### Task prompt
Each line from the beginning of the data below through the line containing "zip(*points))), Vector(map(max, zip(*points)))" should be repeated exactly, please.

### CAD and scene scripts
--- --- ---
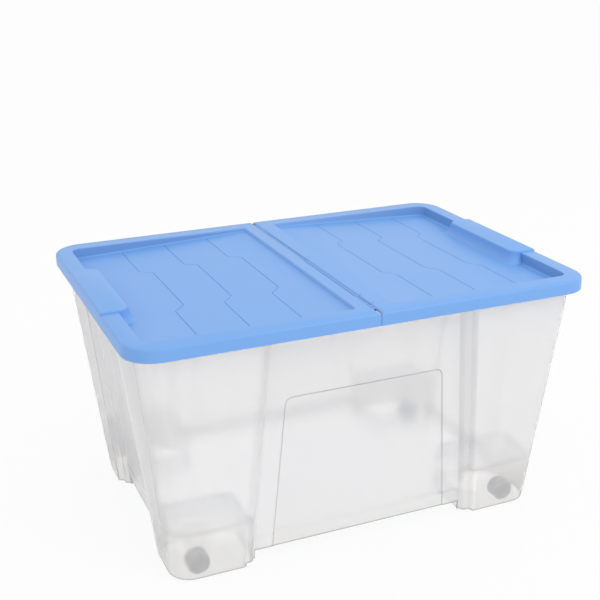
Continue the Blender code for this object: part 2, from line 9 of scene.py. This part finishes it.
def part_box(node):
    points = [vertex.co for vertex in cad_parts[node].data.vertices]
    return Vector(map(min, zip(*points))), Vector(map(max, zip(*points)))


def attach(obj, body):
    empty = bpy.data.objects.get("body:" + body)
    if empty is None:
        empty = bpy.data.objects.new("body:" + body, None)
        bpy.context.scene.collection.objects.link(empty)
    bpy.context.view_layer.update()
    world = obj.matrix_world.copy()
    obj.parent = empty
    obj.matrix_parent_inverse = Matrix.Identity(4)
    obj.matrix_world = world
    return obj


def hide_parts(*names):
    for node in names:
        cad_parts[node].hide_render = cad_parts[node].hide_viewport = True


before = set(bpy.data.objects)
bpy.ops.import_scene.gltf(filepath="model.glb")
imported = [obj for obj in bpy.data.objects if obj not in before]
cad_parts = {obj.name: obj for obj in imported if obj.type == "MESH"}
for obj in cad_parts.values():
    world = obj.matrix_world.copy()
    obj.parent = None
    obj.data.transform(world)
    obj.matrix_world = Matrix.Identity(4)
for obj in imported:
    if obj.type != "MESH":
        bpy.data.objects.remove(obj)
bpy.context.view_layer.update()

# ---- sizes in metres: distances from the middle of the box, and heights -------------
# Tub
FOOT_X = 0.1435              # the feet lie beyond these distances
FOOT_Y = 0.0830
FOOT_LIFT = 0.0025           # lower edge of the feet, and of the walls between them
WALL_LIFT = 0.0145
EDGE_BAND = 0.0012           # height of the darker line of painted shade along a lower edge
EDGE_BORDER = 0.0008
RETURN_LONG = 0.1590         # outer edge of the two-step returns, at floor level, on the long walls
RETURN_SHORT = 0.0985        # and on the short ones
RETURN_TAPER = 0.0725        # how much the returns lean inwards per unit of height
RETURN_WIDTH = 0.0145
PANEL_Y = 0.1500             # surfaces beyond this distance carry the framed panel
PANEL_BASE_HALF = 0.1208     # half its width at floor level, and what it loses per unit of height
PANEL_TAPER = 0.0764
PANEL_TOP = 0.2175
PANEL_ROUND = 0.0090
PANEL_LINE = 0.0010          # half width of the darker line of painted shade round the panel
PANEL_LINE_BORDER = 0.0005
FOOT_BAND = 0.0720           # painted shade: the feet grow darker below this height, over the height given next
FOOT_FADE = 0.0320
SKIRT_BAND = 0.0380          # and the walls between them below this one
SKIRT_FADE = 0.0060
INSIDE_X = 0.2335            # between the feet, surfaces within these distances are the floor
INSIDE_Y = 0.1550
COLUMN_X = 0.1600            # beyond these distances stand the four corner columns
COLUMN_Y = 0.1000
POCKET_X = 0.2460            # and in them, within these distances, the wheel housings
POCKET_Y = 0.1690
POCKET_ROUND = 0.0265
BORDER = 0.0010              # widths over which the other masks of the tub rise from 0 to 1
WIDE_BORDER = 0.0020
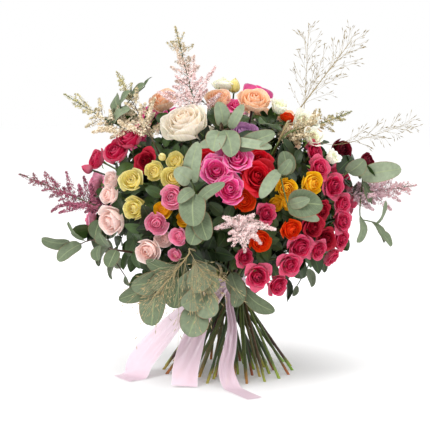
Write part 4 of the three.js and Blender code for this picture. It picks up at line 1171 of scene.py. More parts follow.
--- --- ---
### Task answer
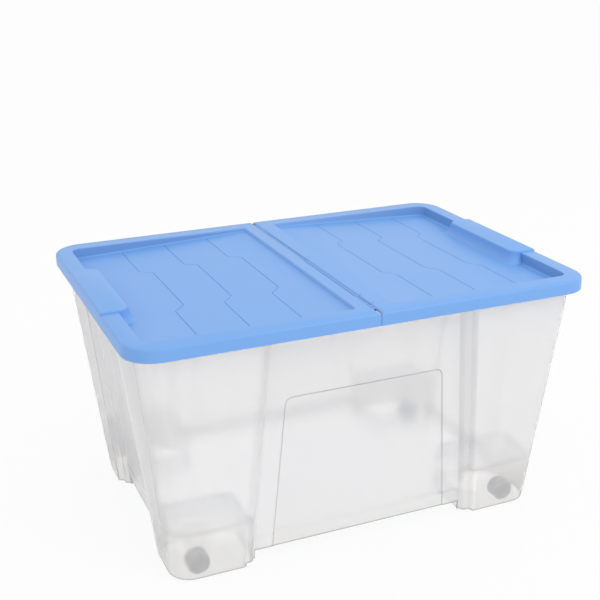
Continue the Blender code for this object: part 2, from line 9 of scene.py. This part finishes it.
def part_box(node):
    points = [vertex.co for vertex in cad_parts[node].data.vertices]
    return Vector(map(min, zip(*points))), Vector(map(max, zip(*points)))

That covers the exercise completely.